Kit discusses her inspirations, from Flaubert’s Madamae Bovary to Isaac Bashevis Singer and Arnold Bennett.

She also discusses her interest in the notion of ordinary people on the edge of a big event, whether it is the eponymous Leon setting out to find his baby brother as the Handsworth riots break out in 1981 or Mona in The Trick to Time suffering a personal tragedy set against the backdrop of the Birmingham pub bombings.

The Trick to Time is about loss and dealing with the long tail of grief.

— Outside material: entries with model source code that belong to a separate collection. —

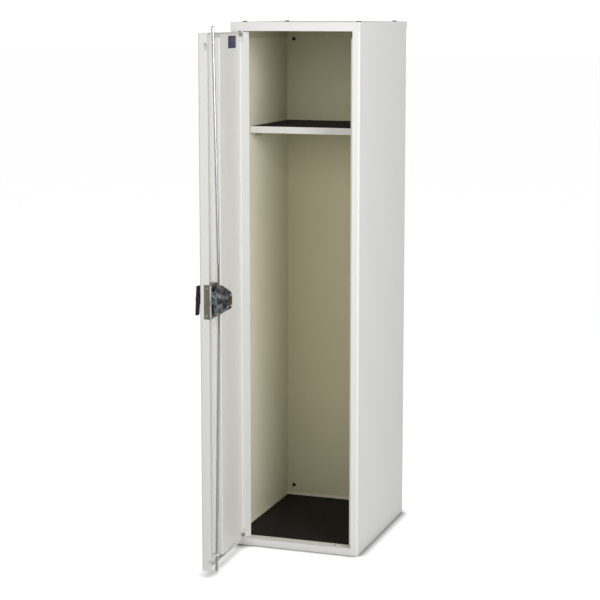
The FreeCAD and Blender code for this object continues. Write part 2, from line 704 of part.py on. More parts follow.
def lock_cover():
    outer = cover_body(0)
    shell = outer.cut(cover_body(COVER_T))
    top = BLADE_B1 + NOTCH_CLEAR
    near = LOCK_A - BLADE_OUT - NOTCH_CLEAR
    far = LOCK_A + BLADE_HALF + NOTCH_CLEAR
    shell = shell.cut(dbox(near, far, 0, top, LOCK_Z, CASE_Z1))
    near = LOCK_A - BLADE_HALF - NOTCH_CLEAR
    far = LOCK_A + BLADE_OUT + NOTCH_CLEAR
    shell = shell.cut(dbox(near, far, 0, top, CASE_Z0, LOCK_Z))
    pieces = [shell]
    for a0, a1, z0, z1 in (FOOT_HINGE, FOOT_FREE):
        pieces.append(dbox(a0, a1, CASE_B1, COVER_B0, z0, z1))
        pieces.append(dbox(a0, a1, COVER_B0, COVER_MID, z0, z1).common(outer))
    return join(pieces)


def cover_screws():
    screws = []
    a0, a1, z0, z1 = COVER_HIGH
    inset = COVER_SCREW_INSET
    for a, z in ((a0 + inset, z0 + inset), (a1 - inset, z1 - inset), (a1 - inset, z0 + inset)):
        screws.append(pan_head(a, z, COVER_SCREW_R, COVER_B1, COVER_SCREW_T))
    return Part.makeCompound(screws)


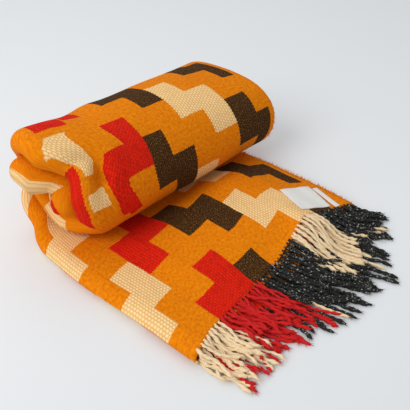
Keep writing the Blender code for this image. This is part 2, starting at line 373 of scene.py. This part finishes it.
def end_y(across, layer):
    middle = math.sin(math.pi * min(1.0, max(0.0, across / QUARTER))) ** 0.7
    return between(MOUND, across, 1) - between_layers(LAYER_REACH, layer) * middle


def mound(across, y):
    end = between(MOUND, across, 1)
    at_end = between(MOUND, across, 2)
    if y < end:
        return at_end * (1.0 - smooth((end - y) / MOUND_FRONT))
    lift = at_end + (between(MOUND, across, 3) - at_end) * smooth((y - end) / MOUND_RISES)
    return lift * (1.0 - smooth((y - MOUND_ENDS[0]) / (MOUND_ENDS[1] - MOUND_ENDS[0])))


def flat_point(across, layer, y):
    lift = mound(across, y) * between_layers(LAYER_LIFT, layer)
    return Vector((across, y, CLOTH / 2.0 + layer * pitch_at(across, 0.0) + lift))


def rug_point(across, layer, along):
    """A place on the middle of the cloth's thickness."""
    if along <= 1.0:
        start = end_y(across, layer)
        return flat_point(across, layer, start + (from_left(ROLL_Y, across) - start) * along)
    turn = along - 1.0
    angle = turn * 2.0 * math.pi
    radius = outer_radius(across, turn) - CLOTH / 2.0 - layer * pitch_at(across, turn)
    outermost = outer_radius(across, 0.0)
    wide = from_left(HALF_WIDE, across) - outermost
    high = from_left(HALF_HIGH, across) - outermost
    back, up = math.sin(angle), -math.cos(angle)
    core = math.hypot(wide * back, high * up)
    return Vector((
        across + slip_at(across, turn),
        from_left(ROLL_Y, across) + wide * wide * back / core + radius * back,
        from_left(HALF_HIGH, across) + high * high * up / core + radius * up,
    ))


# Shader expressions

class Value:
    """A number socket of a material, on which + - * / build Math nodes."""

    def __init__(self, looks, socket):
        self.looks = looks
        self.socket = socket

    def math(self, operation, *others):
        return self.looks.node("ShaderNodeMath", {"operation": operation}, [self, *others])

    def __add__(self, other):
        return self.math("ADD", other)

    __radd__ = __add__

    def __mul__(self, other):
        return self.math("MULTIPLY", other)

    __rmul__ = __mul__

    def __sub__(self, other):
        return self.math("SUBTRACT", other)

    def __rsub__(self, other):
        return self.looks.node("ShaderNodeMath", {"operation": "SUBTRACT"}, [other, self])

    def __truediv__(self, other):
        return self.math("DIVIDE", other)

    def __gt__(self, other):
        return self.math("GREATER_THAN", other)

    def __lt__(self, other):
        return self.math("LESS_THAN", other)

    def __mod__(self, other):
        return self.math("FLOORED_MODULO", other)

    def abs(self):
        return self.math("ABSOLUTE")

    def floor(self):
        return self.math("FLOOR")

    def sine(self):
        return self.math("SINE")

    def clamped(self):
        return self.looks.node("ShaderNodeClamp", {}, {"Value": self})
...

Mona “doesn’t want to think about November before she has to”. A whole calendar month, marked off ever year for decade after decade as a month of mourning, the month of the dead, symbolising for Mona not All Souls Day or Remembrance Sunday or even the Birmingham pub bombings but her own private tragedy.

A group of mummers in Wexford, including Kit de Waal’s grandfather Nicholas Doyle. “He came from a very musical family apparently.”
Kit de Waal’s grandparents, Nicholas Doyle, who was a fiddle and accordion player who features in the Trick to Time, and Margaret Flaherty. Both were from Campile, Co Wexford.

Kit’s writing is very strong on a child’s perspective. Mona as a child in The Trick To Time is compellingly drawn, while Leon is one of the great child characters in contemporary literature. He is very perceptive: He notices how Sylvia describes his foster mother, her sister, as “our Mo” to exclude him; and how his mum nods when asking him a question to coach him to answer yes. Does Kit think children and writers share the same attention to detail, picking up on things?

What does she think is a writer’s most valuable tool, an eye for detail or an ear for dialogue? And what is her most powerful asset, her imagination or her memory?

Mona’s friend Nuala doesn’t settle in England. She misses the green fields of home and is uncomfortable with so many black faces in Birmingham. How did Kit find it growing up both black and Irish in Birmingham – “the only black children at the Irish Community Centre and the only ones with a white mother at the West Indian Social Club”? Did she experience racism generally, and within her own community in particular?

In The Rotters’ Club by Jonathan Coe, an innocent Irishman is the victim of a racist backlash after the pub bombings. The shopkeeper father of Catherine O’Flynn, Birmingham-Irish author of the excellent novel, What Was Lost, was also subject to racist abuse. What is Kit’s own memory of the aftermath of the Birmingham pub bombings in 1974?